◆ **The exercise**:
Starting at the line with "return piece" and stopping at the line with "points = [vertex.co", repeat each line exactly. Include both and omit the rest.

◆ **Extracted records**:

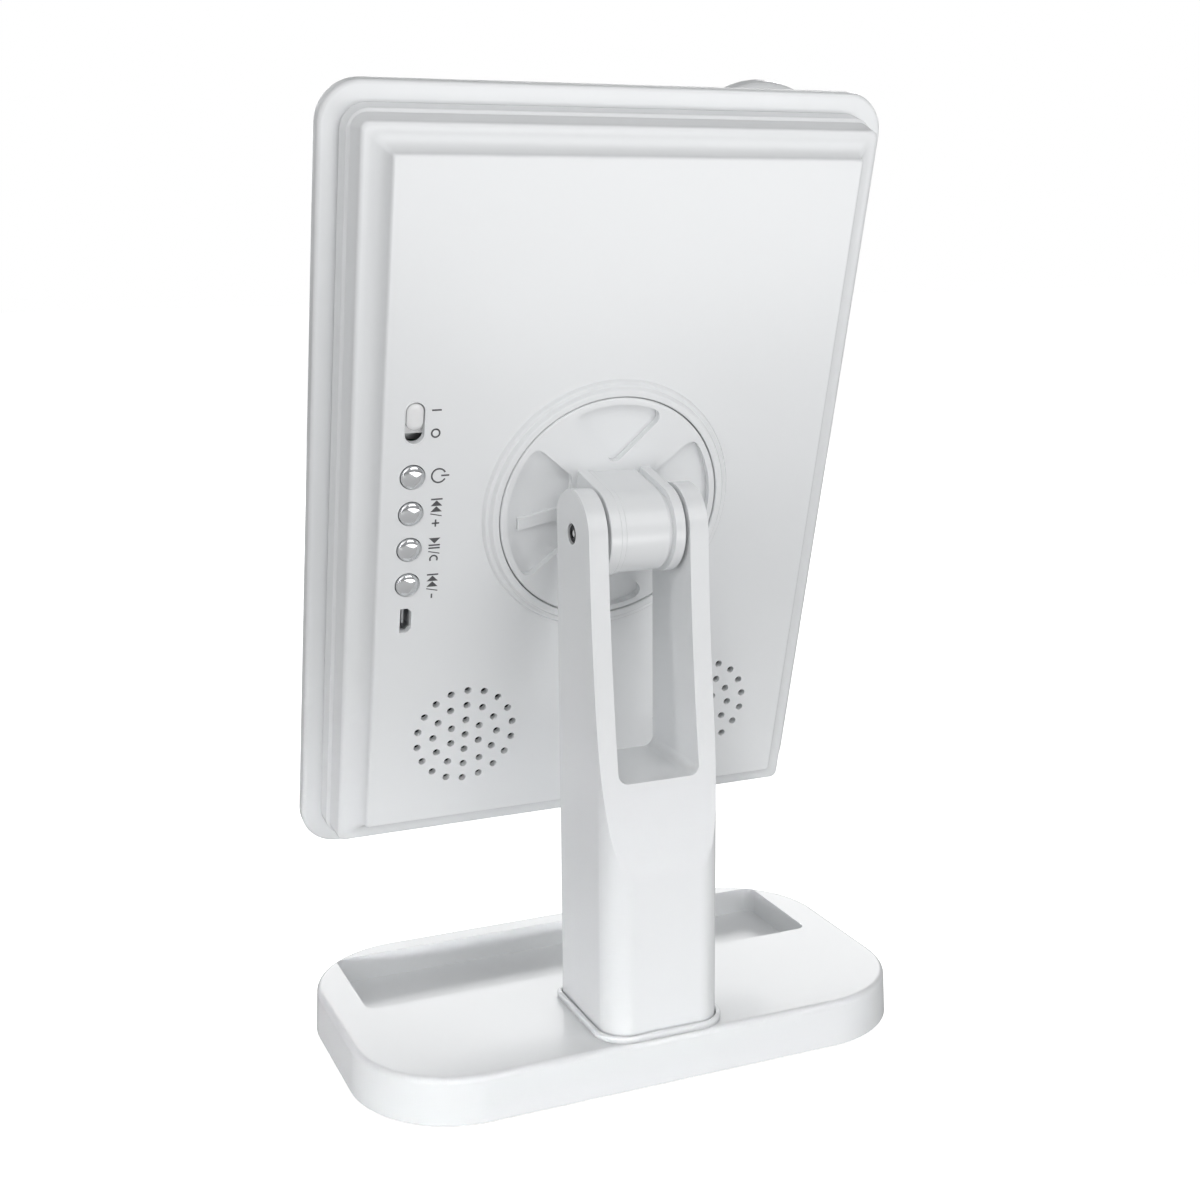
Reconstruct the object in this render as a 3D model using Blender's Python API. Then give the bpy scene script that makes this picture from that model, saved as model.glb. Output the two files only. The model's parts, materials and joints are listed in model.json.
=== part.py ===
"""A vanity mirror with built-in speakers, on a tray base with a forked post.

Metres, +Z up. The origin is under the middle of the base, on the surface that the feet rest on.
The mirror faces -Y, and its back, with the controls, faces +Y.

The head and the hub are drawn in the head's own axes, as someone behind the head sees it: X to
the right, Y up the head, and Z out of its back. Their origin is on the tilt hinge, so a height
there is a distance from the hinge's axis. The tilt_axis empty carries that frame.
"""

import math

import bmesh
import bpy
from mathutils import Vector

MM = 0.001

# How finely round shapes are cut.
ROUND_STEPS = 32
SMALL_STEPS = 12
HOLE_STEPS = 8
GRILLE_STEPS = 6
CORNER_STEPS = 4

# Clearances.
GAP = 0.3 * MM  # between pieces that touch
RUN_GAP = 0.3 * MM  # round a piece that moves
CLEAR = 5 * MM  # how far a cutter runs past what it cuts

# Base.
BASE_WIDTH = 175 * MM
BASE_DEPTH = 101 * MM
BASE_CORNER = 32 * MM
BASE_HEIGHT = 14.8 * MM  # floor to the base's top
BASE_WALL = 2.2 * MM
BASE_DRAFT = 0.6 * MM  # how much narrower the sides get towards the top
BASE_EDGE = 1.3 * MM
FOOT_PROUD = 0.8 * MM
FOOT_RADIUS = 6 * MM
FOOT_HEIGHT = 1.8 * MM
FOOT_INSET_X = 29.5 * MM  # from the base's side to a foot's middle
FOOT_INSET_Y = 12.5 * MM
BOTTOM_THICKNESS = 2.4 * MM
SCREW_TO_TRAY = 5.4 * MM  # from the tray's side to a front screw's middle
FRONT_SCREW_Y = -15 * MM
REAR_SCREW_INSET = 13.5 * MM  # from the base's side to a rear screw's middle
REAR_SCREW_Y = 30 * MM
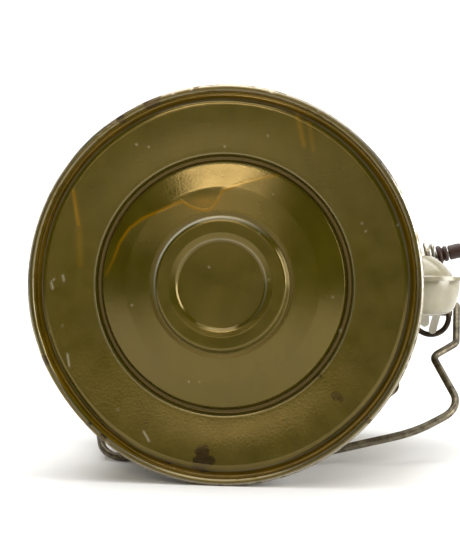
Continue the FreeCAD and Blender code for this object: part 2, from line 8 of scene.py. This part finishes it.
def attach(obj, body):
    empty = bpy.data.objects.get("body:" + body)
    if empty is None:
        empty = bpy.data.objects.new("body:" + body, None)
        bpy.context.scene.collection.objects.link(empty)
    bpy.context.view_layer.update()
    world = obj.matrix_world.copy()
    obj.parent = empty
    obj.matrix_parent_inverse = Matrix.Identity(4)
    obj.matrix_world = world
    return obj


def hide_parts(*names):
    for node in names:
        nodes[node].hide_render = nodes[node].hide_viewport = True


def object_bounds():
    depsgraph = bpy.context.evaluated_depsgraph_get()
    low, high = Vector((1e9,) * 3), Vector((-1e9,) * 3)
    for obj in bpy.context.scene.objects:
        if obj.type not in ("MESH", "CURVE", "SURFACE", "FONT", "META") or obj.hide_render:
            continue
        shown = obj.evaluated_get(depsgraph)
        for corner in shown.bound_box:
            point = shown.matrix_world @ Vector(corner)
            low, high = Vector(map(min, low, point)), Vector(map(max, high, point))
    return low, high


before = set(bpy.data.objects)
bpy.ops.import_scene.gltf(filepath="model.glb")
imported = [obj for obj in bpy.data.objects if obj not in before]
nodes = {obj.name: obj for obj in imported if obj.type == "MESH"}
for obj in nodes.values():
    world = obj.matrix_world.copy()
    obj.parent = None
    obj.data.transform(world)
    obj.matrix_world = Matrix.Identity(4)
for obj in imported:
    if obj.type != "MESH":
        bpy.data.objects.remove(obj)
cad_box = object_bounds()
MM = 0.001

# --- Camera, floor and lights -----------------------------------------------------------
# The canteen lies on a white sweep and is seen almost square on to its base, a little
# from the spout's side, with a long lens.
VIEW_YAW = math.radians(9.0)
FLOOR_Z = cad_box[0][2]

camera_data = bpy.data.cameras.new("camera")
camera_data.sensor_width = 36.0
camera_data.lens = 74.1
camera_data.clip_start = 0.01
camera = bpy.data.objects.new("camera", camera_data)
camera.location = (0.06984, -0.41924, 0.00336)
camera.rotation_euler = (math.radians(90.0), 0.0, VIEW_YAW)
bpy.context.scene.collection.objects.link(camera)
bpy.context.scene.camera = camera
bpy.context.scene.view_settings.view_transform = "Standard"


def linear(hex_colour, alpha=1.0):
    """sRGB hex to the linear colour that shaders take."""
    parts = [int(hex_colour[i:i + 2], 16) / 255.0 for i in (1, 3, 5)]
    return tuple(p / 12.92 if p <= 0.04045 else ((p + 0.055) / 1.055) ** 2.4 for p in parts) + (alpha,)


def add(tree, kind, inputs=None, **settings):
    """Adds a shader node. inputs maps a socket to a value or to another node's output."""
    made = tree.nodes.new(kind)
    for name, value in settings.items():
        setattr(made, name, value)
    for socket, value in (inputs or {}).items():
        if isinstance(value, bpy.types.NodeSocket):
            tree.links.new(value, made.inputs[socket])
        else:
            made.inputs[socket].default_value = value
    return made


def new_material(name):
    material = bpy.data.materials.new(name)
    material.use_nodes = True
    material.node_tree.nodes.clear()
    return material, material.node_tree


def mesh_object(name, vertices, faces, smooth=True):
    mesh = bpy.data.meshes.new(name)
    mesh.from_pydata([tuple(v) for v in vertices], [], faces)
    mesh.validate()
    mesh.update()
    if smooth:
        mesh.shade_smooth()
    made = bpy.data.objects.new(name, mesh)
    bpy.context.scene.collection.objects.link(made)
    return made


# The sweep: paper-white card, flat under the canteen and curving up behind it.
sweep_material, tree = new_material("white_card")
card = add(tree, "ShaderNodeBsdfPrincipled", {"Base Color": linear("#F4F4F3"), "Roughness": 0.75})
add(tree, "ShaderNodeOutputMaterial", {"Surface": card.outputs["BSDF"]})
sweep_path = [(-1.2, FLOOR_Z)]
BEND_START = 0.9
BEND_RADIUS = 0.6
for step in range(17):
    angle = math.radians(90.0 * step / 16)
    sweep_path.append((BEND_START + BEND_RADIUS * math.sin(angle),
                       FLOOR_Z + BEND_RADIUS * (1.0 - math.cos(angle))))
sweep_path.append((BEND_START + BEND_RADIUS, FLOOR_Z + 2.4))
sweep_points = [(side * 2.2, along, up) for along, up in sweep_path for side in (-1, 1)]
sweep_faces = [(2 * i, 2 * i + 1, 2 * i + 3, 2 * i + 2) for i in range(len(sweep_path) - 1)]
sweep = mesh_object("sweep", sweep_points, sweep_faces)
sweep.data.materials.append(sweep_material)


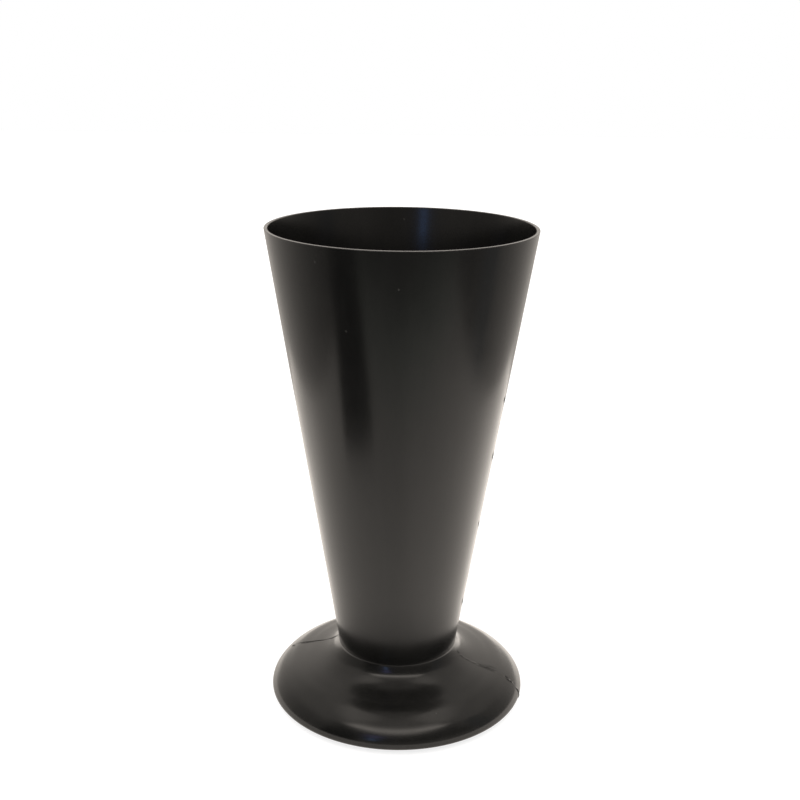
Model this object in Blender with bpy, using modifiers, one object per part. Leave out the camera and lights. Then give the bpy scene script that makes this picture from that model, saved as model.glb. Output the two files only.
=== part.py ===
"""Florist's display bucket: an open tapered cone, welded at its neck into a hollow spreading foot.

Metres, +Z up. The origin is the centre of the plane that the foot rests on.
The cone is open at both ends, so one inner space runs from the rim down to the foot's floor.
"""

import math

import bpy
import numpy as np

# Overall size
HEIGHT = 0.440
RIM_RADIUS = 0.117
FOOT_RADIUS = 0.118
WALL = 0.003
RIM_CHAMFER = 0.0004

# Neck: the cone's shoulder sits on the foot's neck, and its tapered spigot goes down into a collar
NECK_HEIGHT = 0.0510
NECK_RADIUS = 0.0545
JOINT_GAP = 0.0003
SPIGOT_LENGTH = 0.0160
COLLAR_LENGTH = 0.0120

# Foot: a hollow flare out of the neck, a shelf, a full shoulder, a rounded edge, a narrow resting
# ring and a raised underside
WIDEST_HEIGHT = 0.0080
EDGE_ROUND = 0.0040
RING_OUTER_RADIUS = 0.1070
RING_INNER_RADIUS = 0.1010
PUSH_UP = 0.0050
PUSH_UP_RUN = 0.0100
# Its outside from just under the neck to the widest circle: radius, height, and the angle in
# degrees by which the line dips there
FOOT_LINE = (
    (0.0554, 0.0487, 63),
    (0.0588, 0.0437, 49),
    (0.0650, 0.0391, 30),
    (0.0860, 0.0321, 17),
    (0.1000, 0.0275, 29),
    (0.1115, 0.0195, 46),
    (FOOT_RADIUS, WIDEST_HEIGHT, 90),
)

# How finely curves are drawn
AROUND = 64
LEG_STEPS = 3
CURVE_POINTS = 5
AXIS_MERGE = 0.00001
SHARP_ANGLE = math.radians(28)

BLACK = (0.010, 0.010, 0.009, 1.0)
ROUGHNESS = 0.28

TAPER = (RIM_RADIUS - NECK_RADIUS) / (HEIGHT - NECK_HEIGHT)
# The cone's wall, measured along a radius instead of square to its slope
FLAT_WALL = WALL * math.hypot(1, TAPER)


def cone_radius(height):
    """Outer radius of the straight cone at a height."""
    return NECK_RADIUS + TAPER * (height - NECK_HEIGHT)


def dipping(degrees):
    """The direction outwards and down by an angle."""
    return np.array((math.cos(math.radians(degrees)), -math.sin(math.radians(degrees))))


def leg(start, start_dip, end, end_dip):
    """A smooth curve from start to end that dips by a given angle at each, without its start."""
    start, end = np.array(start), np.array(end)
    reach = np.linalg.norm(end - start)
    t = np.linspace(0, 1, LEG_STEPS + 1)[1:, None]
    return (
        (2 * t**3 - 3 * t**2 + 1) * start
        + (t**3 - 2 * t**2 + t) * reach * dipping(start_dip)
        + (3 * t**2 - 2 * t**3) * end
        + (t**3 - t**2) * reach * dipping(end_dip)
    )


def bend(start, corner, end):
    """A quadratic curve from start to end, tangent to the lines that meet at the corner."""
    steps = np.linspace(0, 1, CURVE_POINTS)[:, None]
    return (1 - steps) ** 2 * start + 2 * steps * (1 - steps) * corner + steps**2 * end


def set_in(outline, distance):
    """The outline moved inwards by a distance, square to each of its lines."""
    lines = np.diff(outline, axis=0)
    lines /= np.linalg.norm(lines, axis=1)[:, None]
    inward = np.stack((lines[:, 1], -lines[:, 0]), axis=1)
    before = np.concatenate((inward[:1], inward))
    after = np.concatenate((inward, inward[-1:]))
    mitre = before + after
    mitre /= (mitre * before).sum(axis=1)[:, None]
    return outline + distance * mitre


def flare_and_shoulder():
    """The foot's outside, from its mouth at the neck down to the widest circle."""
    mouth = NECK_HEIGHT - JOINT_GAP
    start, start_dip = (cone_radius(mouth), mouth), 90 + math.degrees(math.atan(TAPER))
    points = [start]
    for radius, height, dip in FOOT_LINE:
        end = (radius, height)
        points.extend(leg(start, start_dip, end, dip))
        start, start_dip = end, dip
    return np.array(points)


def rounded_edge():
    """Round under the foot's edge from the widest circle, and straight down to the resting ring."""
    centre = np.array((FOOT_RADIUS - EDGE_ROUND, WIDEST_HEIGHT))
    ring = np.array((RING_OUTER_RADIUS, 0.0))
    across, down = ring - centre
    end = math.atan2(down, across) + math.acos(EDGE_ROUND / math.hypot(across, down))
    turn = np.linspace(0, end, CURVE_POINTS)
    arc = centre + EDGE_ROUND * np.stack((np.cos(turn), np.sin(turn)), axis=1)
    return np.concatenate((arc, [ring]))


def raised_underside():
    """From the resting ring's inner edge up to the raised centre, and flat in to the axis."""
    ring = np.array((RING_INNER_RADIUS, 0.0))
    end = np.array((RING_INNER_RADIUS - PUSH_UP_RUN, PUSH_UP))
    corner = np.array((RING_INNER_RADIUS - PUSH_UP_RUN / 3, PUSH_UP))
    return np.concatenate((bend(ring, corner, end), [(0.0, PUSH_UP)]))


def collar(root):
    """The foot's tapered socket, from its root inside the shell, down, and up to its mouth."""
    lower = NECK_HEIGHT - COLLAR_LENGTH
    mouth = NECK_HEIGHT - JOINT_GAP
    return np.array(
        (
            (cone_radius(root), root),
            (cone_radius(lower), lower),
            (cone_radius(lower) - FLAT_WALL, lower),
            (cone_radius(mouth) - FLAT_WALL, mouth),
        )
    )


def foot_profile():
    """From the inner floor's centre, out and up inside the shell to the neck, and down outside it."""
    outside = np.concatenate((flare_and_shoulder(), rounded_edge()[1:], raised_underside()))
    inside = set_in(outside, WALL)
    inside[-1][0] = 0.0
    # Near the neck the inner face ends where it meets the collar's outer side.
    first = next(i for i, (radius, height) in enumerate(inside) if radius > cone_radius(height))
    radius, height = inside[first]
    root = height + radius - cone_radius(height)
    return np.concatenate((inside[first:][::-1], collar(root), outside))


def cone_profile():
    """Round the cone's wall: rim, outer side, shoulder, spigot, bore and inner side."""
    spigot_end = NECK_HEIGHT - SPIGOT_LENGTH
    below_rim = HEIGHT - RIM_CHAMFER
    spigot_inset = FLAT_WALL + JOINT_GAP
    bore_inset = spigot_inset + FLAT_WALL
    shoulder_top = NECK_HEIGHT + WALL
    return np.array(
        (
            (RIM_RADIUS - RIM_CHAMFER, HEIGHT),
            (cone_radius(below_rim), below_rim),
            (NECK_RADIUS, NECK_HEIGHT),
            (NECK_RADIUS - spigot_inset, NECK_HEIGHT),
            (cone_radius(spigot_end) - spigot_inset, spigot_end),
            (cone_radius(spigot_end) - bore_inset, spigot_end),
            (NECK_RADIUS - bore_inset, NECK_HEIGHT),
            (cone_radius(shoulder_top) - FLAT_WALL, shoulder_top),
            (cone_radius(below_rim) - FLAT_WALL, below_rim),
            (RIM_RADIUS - FLAT_WALL + RIM_CHAMFER, HEIGHT),
        )
    )


def black_plastic(name):
    material = bpy.data.materials.new(name)
    material.use_nodes = True
    shader = material.node_tree.nodes["Principled BSDF"]
    shader.inputs["Base Color"].default_value = BLACK
    shader.inputs["Roughness"].default_value = ROUGHNESS
    shader.inputs["Metallic"].default_value = 0.0
    return material


def turned(name, profile, closed, collection):
    """A smooth object made by turning a profile of (radius, height) points about Z."""
    links = [(i, i + 1) for i in range(len(profile) - 1)]
    if closed:
        links.append((len(profile) - 1, 0))
    outline = bpy.data.meshes.new(name + "_profile")
    outline.from_pydata([(radius, 0.0, height) for radius, height in profile], links, [])
    piece = bpy.data.objects.new(name, outline)
    collection.objects.link(piece)
    screw = piece.modifiers.new("turn", "SCREW")
    screw.axis = "Z"
    screw.steps = AROUND
    screw.render_steps = AROUND
    screw.use_merge_vertices = True
    screw.merge_threshold = AXIS_MERGE
    bpy.context.view_layer.update()
    evaluated = piece.evaluated_get(bpy.context.evaluated_depsgraph_get())
    mesh = bpy.data.meshes.new_from_object(evaluated)
    mesh.name = name
    mesh.shade_smooth()
    mesh.set_sharp_from_angle(angle=SHARP_ANGLE)
    mesh.materials.append(black_plastic(name + "_plastic"))
    piece.modifiers.clear()
    piece.data = mesh
    bpy.data.meshes.remove(outline)
    return piece


def main():
    for leftover in list(bpy.data.objects):
        bpy.data.objects.remove(leftover)
    collection = bpy.data.collections.new("florist_bucket")
    bpy.context.scene.collection.children.link(collection)
    turned("bucket_cone", cone_profile(), True, collection)
    turned("hollow_foot", foot_profile(), False, collection)


main()
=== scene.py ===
"""Looks of the florist bucket: moulded black plastic with its parting line, and a small photo studio.

Metres, +Z up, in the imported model's frame. The cone and the foot are turned again here, finely
enough for the moulding marks to be real shape, and they take the places of the two CAD nodes.
"""

import math

import bpy
import numpy as np
from mathutils import Matrix, Vector


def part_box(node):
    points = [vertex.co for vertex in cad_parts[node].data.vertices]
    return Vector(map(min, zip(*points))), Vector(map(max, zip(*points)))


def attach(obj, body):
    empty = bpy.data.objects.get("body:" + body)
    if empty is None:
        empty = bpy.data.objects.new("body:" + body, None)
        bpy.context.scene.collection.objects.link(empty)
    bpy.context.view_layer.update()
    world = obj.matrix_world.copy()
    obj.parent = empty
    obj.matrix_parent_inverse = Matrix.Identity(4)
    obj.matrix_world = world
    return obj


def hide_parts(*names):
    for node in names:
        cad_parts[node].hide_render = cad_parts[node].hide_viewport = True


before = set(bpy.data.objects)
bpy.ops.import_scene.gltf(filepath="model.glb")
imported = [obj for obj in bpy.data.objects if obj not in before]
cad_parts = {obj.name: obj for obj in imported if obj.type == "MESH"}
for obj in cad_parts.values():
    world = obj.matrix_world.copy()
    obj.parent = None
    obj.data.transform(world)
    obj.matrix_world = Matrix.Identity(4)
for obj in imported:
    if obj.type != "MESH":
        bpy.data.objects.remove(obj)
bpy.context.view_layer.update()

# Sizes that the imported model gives, with the gap that its join keeps
CONE_LOW, CONE_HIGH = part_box("bucket_cone")
FOOT_LOW, FOOT_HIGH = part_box("hollow_foot")
HEIGHT = CONE_HIGH.z
RIM_RADIUS = CONE_HIGH.x
FOOT_RADIUS = FOOT_HIGH.x
JOINT_GAP = 0.0003
NECK_HEIGHT = FOOT_HIGH.z + JOINT_GAP
SPIGOT_END = CONE_LOW.z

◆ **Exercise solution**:
    return piece


def main():
    for leftover in list(bpy.data.objects):
        bpy.data.objects.remove(leftover)
    collection = bpy.data.collections.new("florist_bucket")
    bpy.context.scene.collection.children.link(collection)
    turned("bucket_cone", cone_profile(), True, collection)
    turned("hollow_foot", foot_profile(), False, collection)


main()
=== scene.py ===
"""Looks of the florist bucket: moulded black plastic with its parting line, and a small photo studio.

Metres, +Z up, in the imported model's frame. The cone and the foot are turned again here, finely
enough for the moulding marks to be real shape, and they take the places of the two CAD nodes.
"""

import math

import bpy
import numpy as np
from mathutils import Matrix, Vector


def part_box(node):
    points = [vertex.co for vertex in cad_parts[node].data.vertices]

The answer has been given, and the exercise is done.